Stock Markets April 16, 2026 07:00 AM

Travelers Q1 Profit Soars on Underwriting Strength and Reduced Catastrophe Costs

Robust underwriting, lower insured catastrophe losses and steady investment income underpin a strong start to 2026 for the property and casualty insurer

By Nina Shah TRV
Travelers Q1 Profit Soars on Underwriting Strength and Reduced Catastrophe Costs
TRV

Travelers reported a sharp rise in first-quarter core profit driven by improved underwriting results and materially lower catastrophe losses compared with the year-earlier period. The insurer's diversified investment mix and gains in net investment income supported returns even as global risk appetite remained elevated amid geopolitical tensions and higher energy prices.

Key Points

  • Travelers reported first-quarter core profit of $1.7 billion, or $7.71 per share, compared with $443 million, or $1.91 per share, a year earlier.
  • Underwriting swung to a $1.17 billion gain from a $305 million loss in the prior-year quarter; catastrophe losses net of reinsurance fell to $761 million from $2.27 billion.
  • Net investment income after tax increased 9% to $833 million; the company highlights a diversified portfolio with a large fixed-income allocation that supported returns amid a stock market downturn.

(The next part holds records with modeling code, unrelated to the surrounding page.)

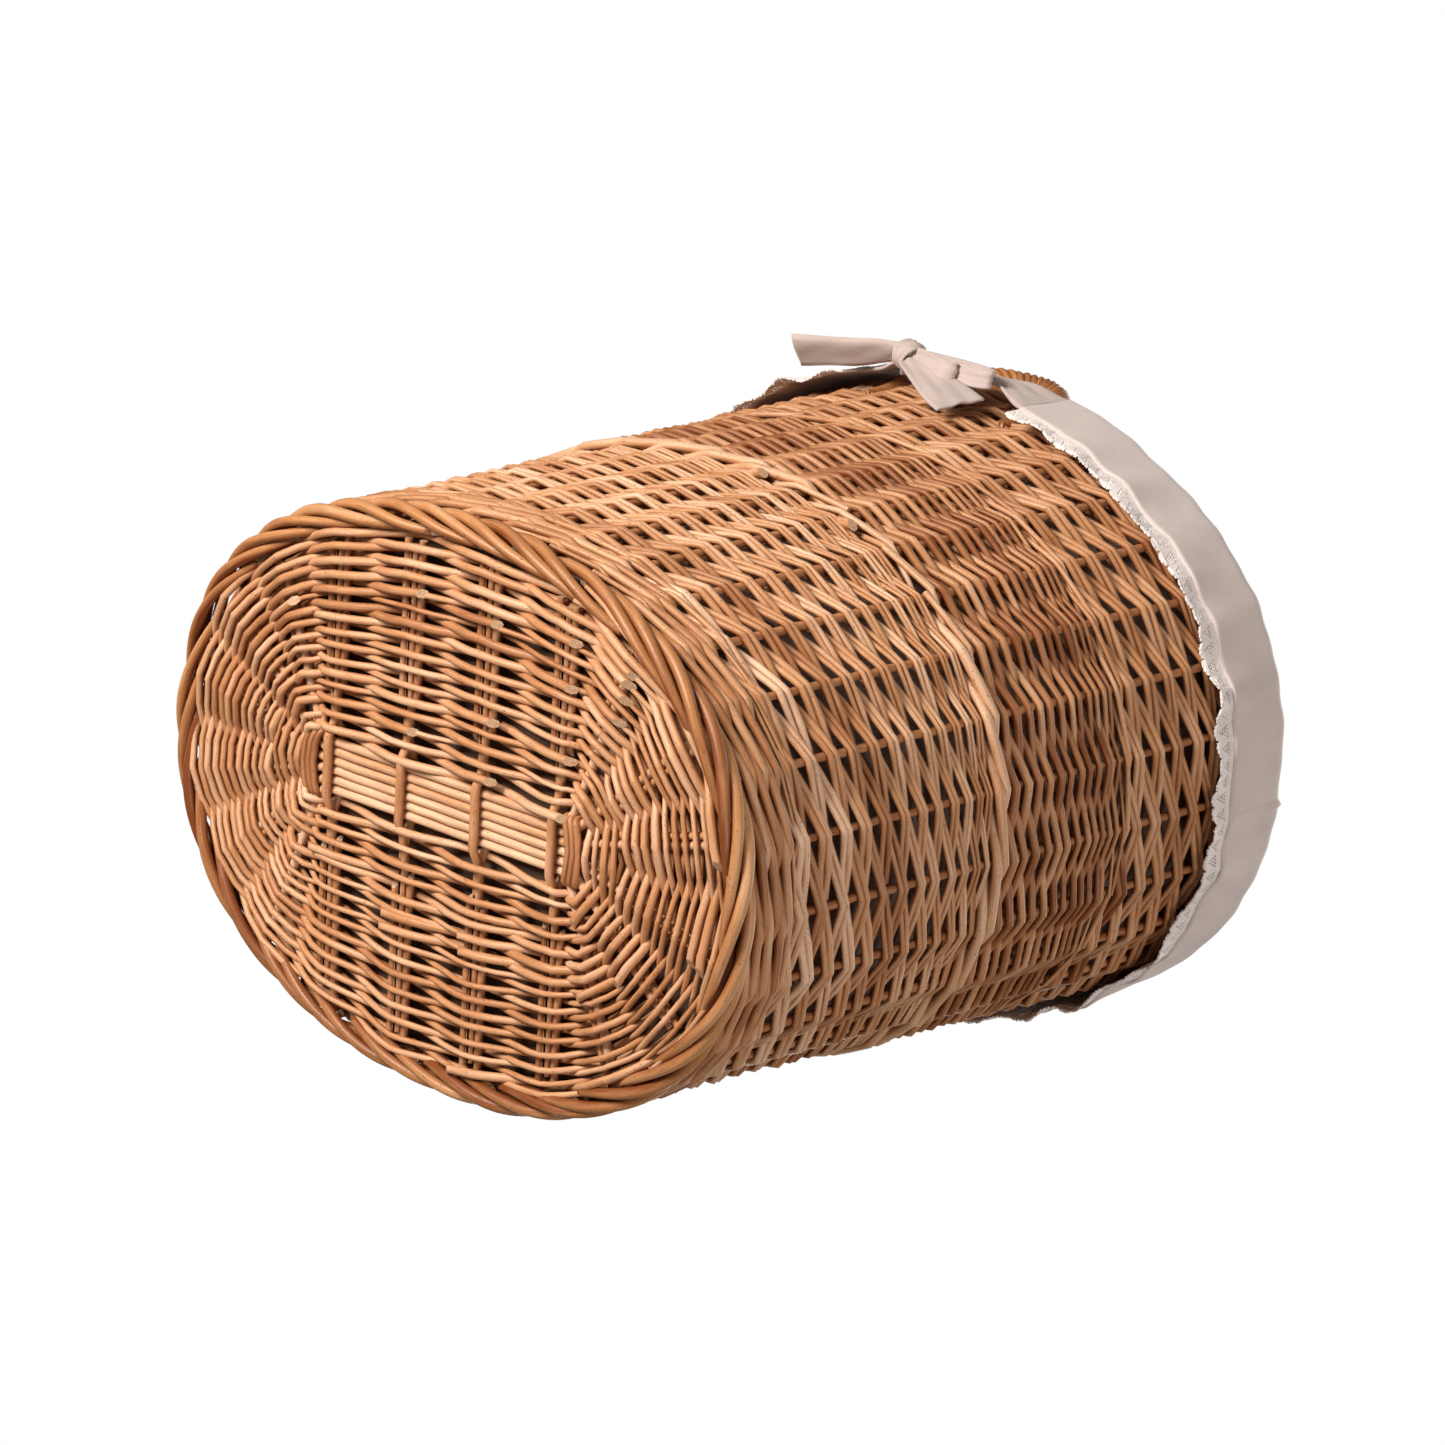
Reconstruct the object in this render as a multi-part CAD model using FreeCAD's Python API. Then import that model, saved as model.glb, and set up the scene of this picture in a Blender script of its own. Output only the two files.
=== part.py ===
import FreeCAD, Part

# Tall oval willow basket with a removable fabric liner.
# It stands upright on its foot border. Z is up and z = 0 is the standing plane.
# X runs along the long axis of the oval and Y along the short one. The front is -Y.
# The origin is the middle of the standing plane. All sizes are in millimetres.

import math
import os

from FreeCAD import Vector

os.makedirs("parts", exist_ok=True)

# ---------------------------------------------------------------- driving sizes
FULLNESS = 2.18            # superellipse exponent of the oval
OVAL_POINTS = 48           # points that each oval curve passes through

RIM_TOP = 421.0            # top of the willow rim border
WALL_BASE_A = 213.0        # outer half length of the woven wall at z = 0
WALL_BASE_B = 153.5        # outer half width of the woven wall at z = 0
WALL_GROW_A = 4.0          # how much each half grows from z = 0 to the rim top
WALL_GROW_B = 20.5
WALL_THICK = 12.5          # weaver in front, stake, weaver behind
WALE_PROUD = 1.0           # a wale stands this far out of the weave

FOOT_TOP = 20.0            # heights of the bands of weave, from the floor up
UPSETT_TOP = 46.0
LOWER_TOP = 192.0
MIDDLE_WALE_TOP = 206.0
MIDDLE_TOP = 294.0
UPPER_WALE_TOP = 302.0
UPPER_TOP = 398.0

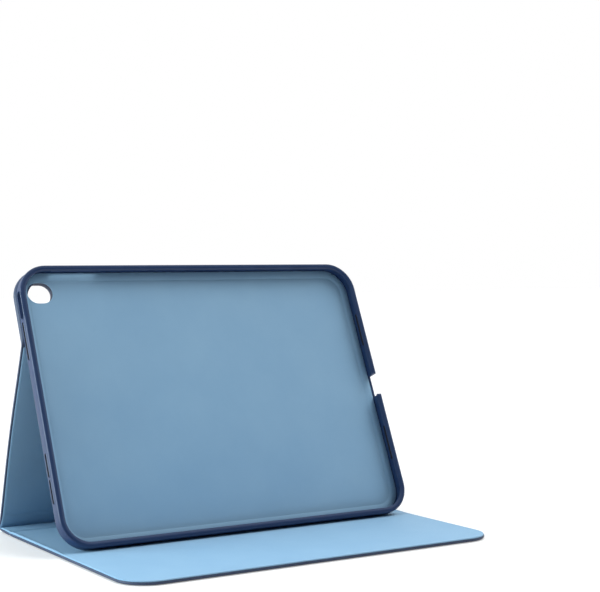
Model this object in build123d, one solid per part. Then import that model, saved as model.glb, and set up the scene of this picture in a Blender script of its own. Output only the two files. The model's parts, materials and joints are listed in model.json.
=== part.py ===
from build123d import *
import math
import os

# Folio stand case for a 10.9 inch class tablet, modelled open in its stand position.
# Frame: X along the folds, Y from the front edge towards the spine, Z up.
# Origin: centre of the front cover's underside, on the table. Millimetres and degrees.

# The tablet that the tray holds
TABLET_LENGTH = 248.6
TABLET_WIDTH = 179.5
TABLET_THICKNESS = 7.0
TABLET_CORNER_R = 17.5
TABLET_CLEARANCE = 0.1

# Laminate of every stiff cover panel: skin, board and lining
SKIN = 0.7
BOARD = 1.3
LINING = 0.6
PANEL = SKIN + BOARD + LINING
TURNED_EDGE = 1.0
LINING_PROUD = 0.3
SKIN_EDGE_R = 0.5

# Cover panels along the chain of folds
CASE_LENGTH = 253.6
COVER_DEPTH = 176.5
SPINE_FOLD_GAP = 3.0
SPINE_PITCH = 18.0
LEG_FOLD_GAP = 6.0
LEG_PITCH = 128.5
STAND_FOLD_GAP = 4.0
BACK_REACH = 50.1
FREE_CORNER_R = 20.0

# Magnets in the cover and the tongue, as length and width, with places from the cover's front edge
LATCH_MAGNET = (24.0, 10.0)
LATCH_MAGNET_Y = 27.0
STAND_MAGNET = (30.0, 10.0)
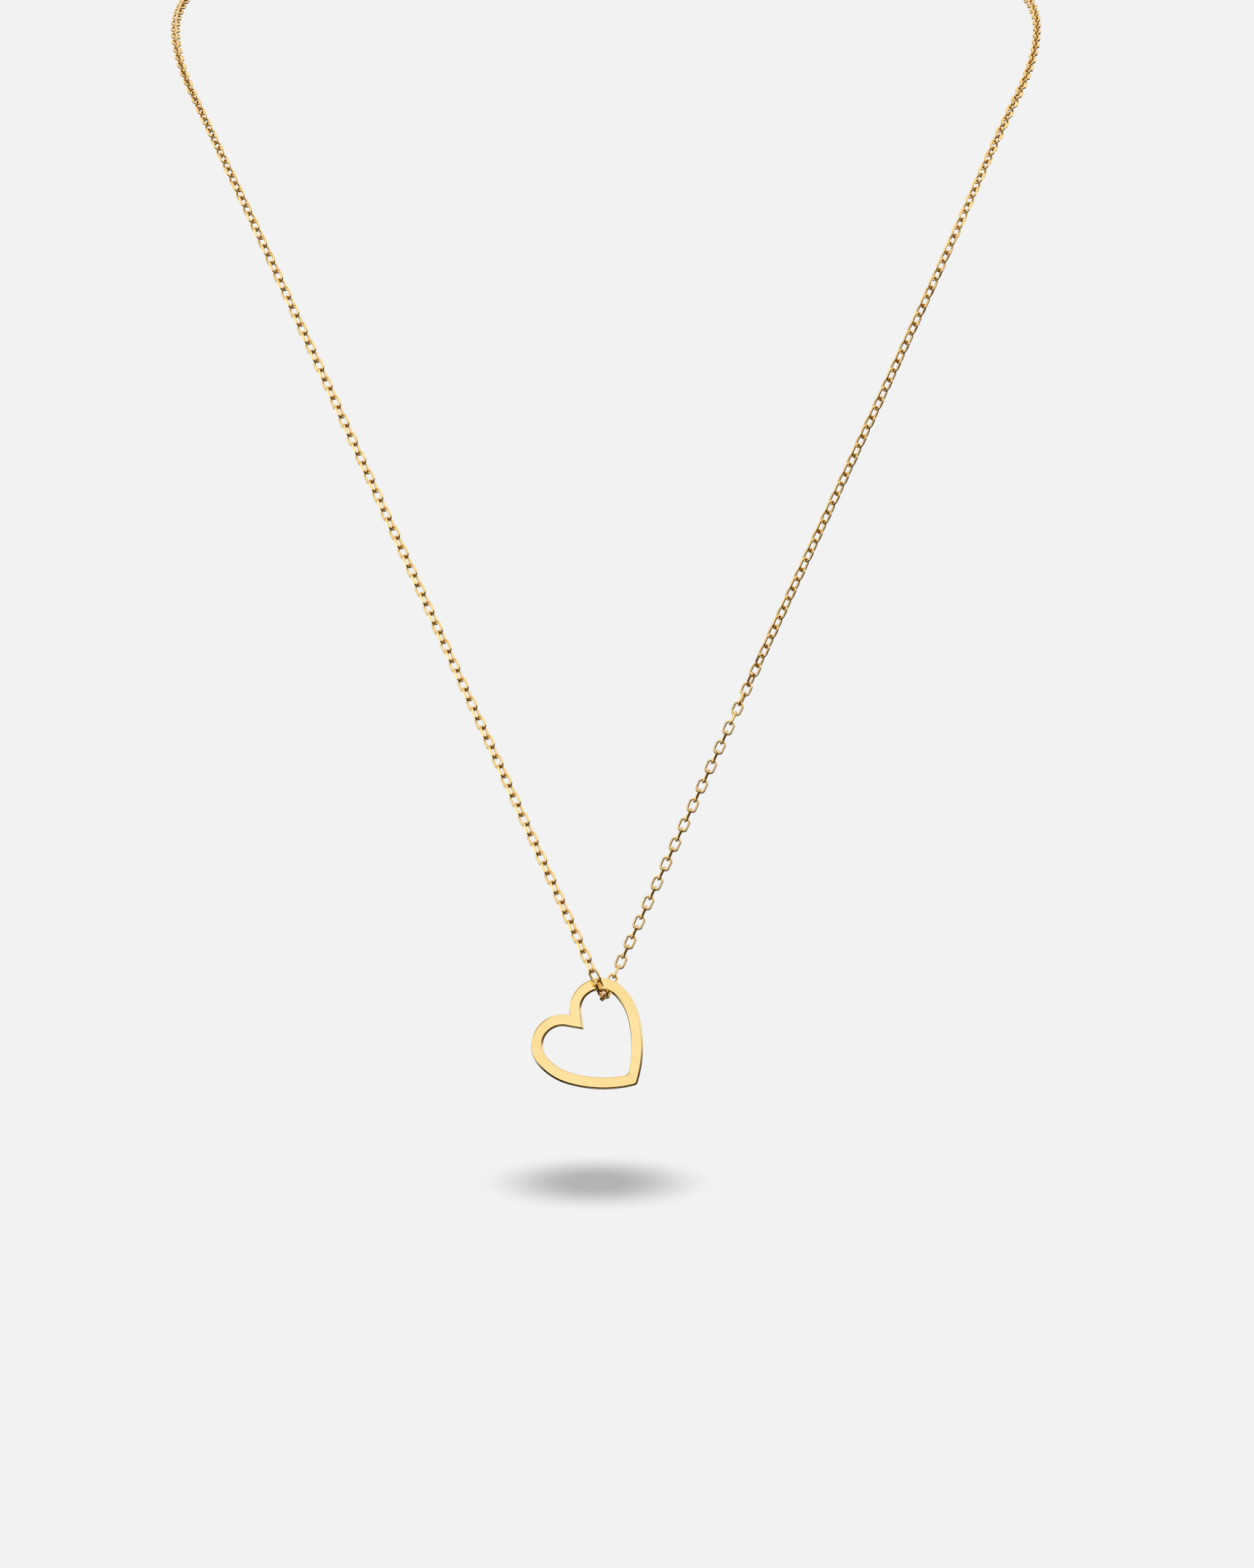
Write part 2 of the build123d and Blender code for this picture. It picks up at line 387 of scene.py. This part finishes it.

Travelers, the property and casualty insurer, posted a substantial increase in first-quarter profit as underwriting swung to a gain and catastrophe expenses eased from the prior year.

The company reported core profit of $1.7 billion, or $7.71 per share, for the quarter, up from $443 million, or $1.91 per share, in the comparable period a year earlier. Underwriting results improved markedly, delivering an underwriting gain of $1.17 billion versus an underwriting loss of $305 million in the year-ago quarter.

Catastrophe losses, net of reinsurance, declined to $761 million for the quarter ended March 31, compared with $2.27 billion a year earlier. The reduction in catastrophe-related costs was a major contributor to the swing in underwriting performance.

Company leadership pointed to capital returns as a use of their stronger position. "These results, along with our exceptionally strong balance sheet, enabled us to return more than $2.2 billion of excess capital to our shareholders during the quarter, including $2.0 billion of share repurchases," the company's CEO said in a statement.

Travelers also reported net investment income after tax of $833 million for the first quarter, a 9% increase. The insurer maintains a diversified investment portfolio with a substantial allocation to fixed income, which the company said helps preserve returns during periods of equity market weakness such as the first three months of 2026.

Broader industry trends were noted alongside Travelers' results. Global insurance spending remained resilient in the first quarter of 2026 as heightened geopolitical risks increased demand for protection. At the same time, a military escalation in the Middle East contributed to a rise in energy prices and added to inflationary pressures. Industry data cited by the company indicated continued strong demand for both personal and commercial insurance policies.

On the market front, Travelers' shares have risen about 3.2% so far in 2026, outpacing broader market returns during the same period.


Context and implications

The combination of an underwriting gain, lower catastrophe payouts and higher net investment income produced the quarter's strong bottom-line result. The firm’s capital returns via repurchases underscore management’s view of balance-sheet strength.

Risks

  • Geopolitical tensions - Heightened geopolitical risk and military escalation in the Middle East have pushed up energy prices and contributed to higher inflation, which may affect underwriting costs and demand in the insurance sector.
  • Catastrophe volatility - Large swings in catastrophe losses can materially affect underwriting results and insurer profitability, impacting the property and casualty sector and reinsurers.
  • Market sensitivity - Equity market downturns can pressure investment returns; while a heavy fixed-income allocation can mitigate this risk, market movements still present uncertainty for insurer investment income.